» **To do**:
Copy out exactly the lines from the first line of the material below through the line containing "LINT = Mark(-0.0546, 0.0171, 0.0006, 1.0)", and nothing beyond them.

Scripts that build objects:
## BEGIN

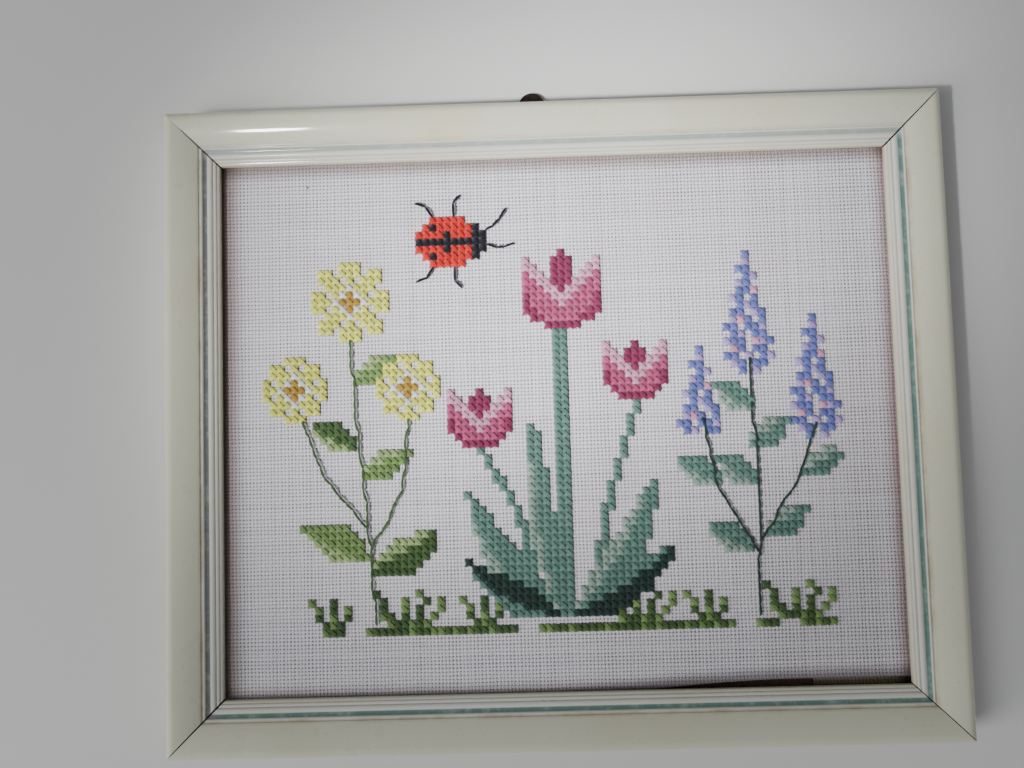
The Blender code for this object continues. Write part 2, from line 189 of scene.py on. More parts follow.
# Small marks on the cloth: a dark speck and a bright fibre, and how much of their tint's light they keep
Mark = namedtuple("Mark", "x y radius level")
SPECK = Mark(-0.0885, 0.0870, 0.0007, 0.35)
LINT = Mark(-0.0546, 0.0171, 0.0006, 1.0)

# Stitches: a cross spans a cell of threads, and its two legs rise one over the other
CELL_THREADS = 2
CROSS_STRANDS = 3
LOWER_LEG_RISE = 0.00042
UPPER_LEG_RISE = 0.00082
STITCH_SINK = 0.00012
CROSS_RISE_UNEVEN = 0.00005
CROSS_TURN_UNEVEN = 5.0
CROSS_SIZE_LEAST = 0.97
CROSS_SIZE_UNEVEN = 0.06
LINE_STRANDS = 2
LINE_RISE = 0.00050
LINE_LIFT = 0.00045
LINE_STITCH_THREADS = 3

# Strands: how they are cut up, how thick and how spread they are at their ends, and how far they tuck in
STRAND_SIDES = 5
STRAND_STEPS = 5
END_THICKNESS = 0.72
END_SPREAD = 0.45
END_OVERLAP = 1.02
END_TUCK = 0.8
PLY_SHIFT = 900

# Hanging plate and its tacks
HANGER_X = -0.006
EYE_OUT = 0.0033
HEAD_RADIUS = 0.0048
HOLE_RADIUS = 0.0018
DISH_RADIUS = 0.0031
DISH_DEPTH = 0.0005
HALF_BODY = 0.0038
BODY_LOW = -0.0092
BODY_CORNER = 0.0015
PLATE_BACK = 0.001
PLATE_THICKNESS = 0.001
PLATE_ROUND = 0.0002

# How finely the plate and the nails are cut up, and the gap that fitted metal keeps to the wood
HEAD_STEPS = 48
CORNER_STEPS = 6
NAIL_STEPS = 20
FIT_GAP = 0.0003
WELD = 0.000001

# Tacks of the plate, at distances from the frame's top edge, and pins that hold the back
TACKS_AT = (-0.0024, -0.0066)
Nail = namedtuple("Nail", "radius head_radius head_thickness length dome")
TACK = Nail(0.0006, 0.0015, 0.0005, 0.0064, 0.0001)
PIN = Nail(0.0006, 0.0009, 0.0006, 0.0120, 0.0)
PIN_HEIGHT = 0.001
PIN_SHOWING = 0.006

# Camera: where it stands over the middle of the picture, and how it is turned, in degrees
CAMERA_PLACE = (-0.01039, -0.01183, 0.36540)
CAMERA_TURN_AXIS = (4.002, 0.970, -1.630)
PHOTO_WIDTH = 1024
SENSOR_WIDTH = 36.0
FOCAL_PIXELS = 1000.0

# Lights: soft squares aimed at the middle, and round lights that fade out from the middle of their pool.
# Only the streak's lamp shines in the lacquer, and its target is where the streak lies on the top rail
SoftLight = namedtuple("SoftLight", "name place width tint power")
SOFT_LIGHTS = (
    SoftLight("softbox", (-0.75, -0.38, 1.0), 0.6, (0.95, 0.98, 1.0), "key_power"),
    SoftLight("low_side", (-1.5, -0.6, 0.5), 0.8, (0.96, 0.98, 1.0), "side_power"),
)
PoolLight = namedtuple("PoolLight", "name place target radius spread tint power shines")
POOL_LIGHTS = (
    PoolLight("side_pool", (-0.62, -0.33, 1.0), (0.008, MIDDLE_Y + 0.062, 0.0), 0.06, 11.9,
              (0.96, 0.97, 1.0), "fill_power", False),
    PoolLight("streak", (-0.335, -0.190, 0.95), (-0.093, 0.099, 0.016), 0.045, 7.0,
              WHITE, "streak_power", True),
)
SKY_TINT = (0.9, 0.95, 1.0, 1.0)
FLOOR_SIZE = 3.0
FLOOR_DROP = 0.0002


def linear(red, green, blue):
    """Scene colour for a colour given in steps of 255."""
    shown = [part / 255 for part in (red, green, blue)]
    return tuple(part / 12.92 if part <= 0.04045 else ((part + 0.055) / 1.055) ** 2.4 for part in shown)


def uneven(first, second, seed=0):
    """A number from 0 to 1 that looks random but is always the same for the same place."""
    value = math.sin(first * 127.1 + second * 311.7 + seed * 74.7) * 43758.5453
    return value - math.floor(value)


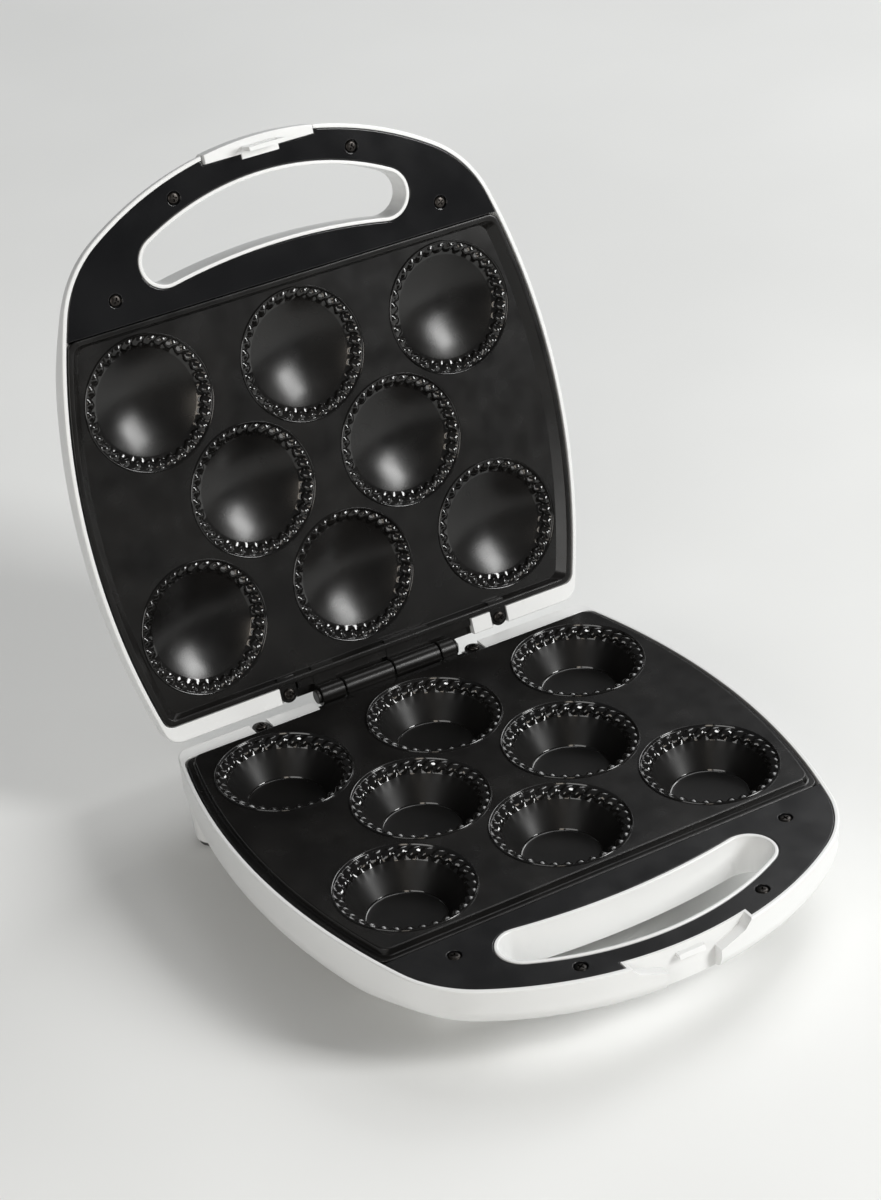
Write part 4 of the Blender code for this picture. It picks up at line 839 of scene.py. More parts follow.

## END

» **Solution for this problem**:
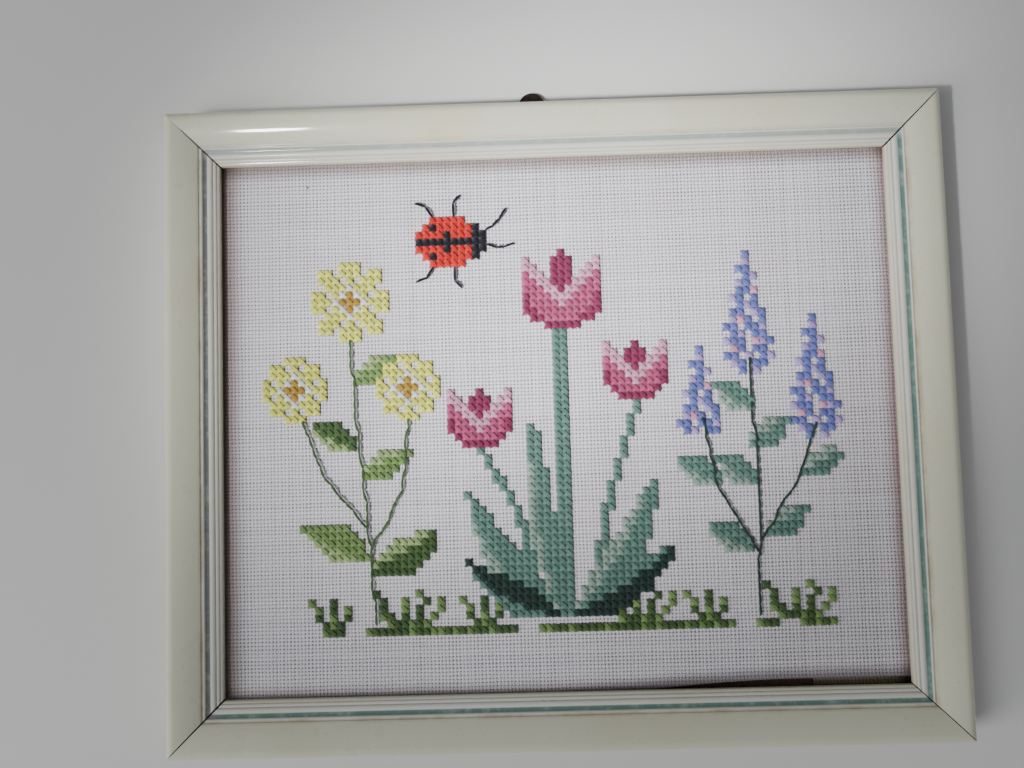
The Blender code for this object continues. Write part 2, from line 189 of scene.py on. More parts follow.
# Small marks on the cloth: a dark speck and a bright fibre, and how much of their tint's light they keep
Mark = namedtuple("Mark", "x y radius level")
SPECK = Mark(-0.0885, 0.0870, 0.0007, 0.35)
LINT = Mark(-0.0546, 0.0171, 0.0006, 1.0)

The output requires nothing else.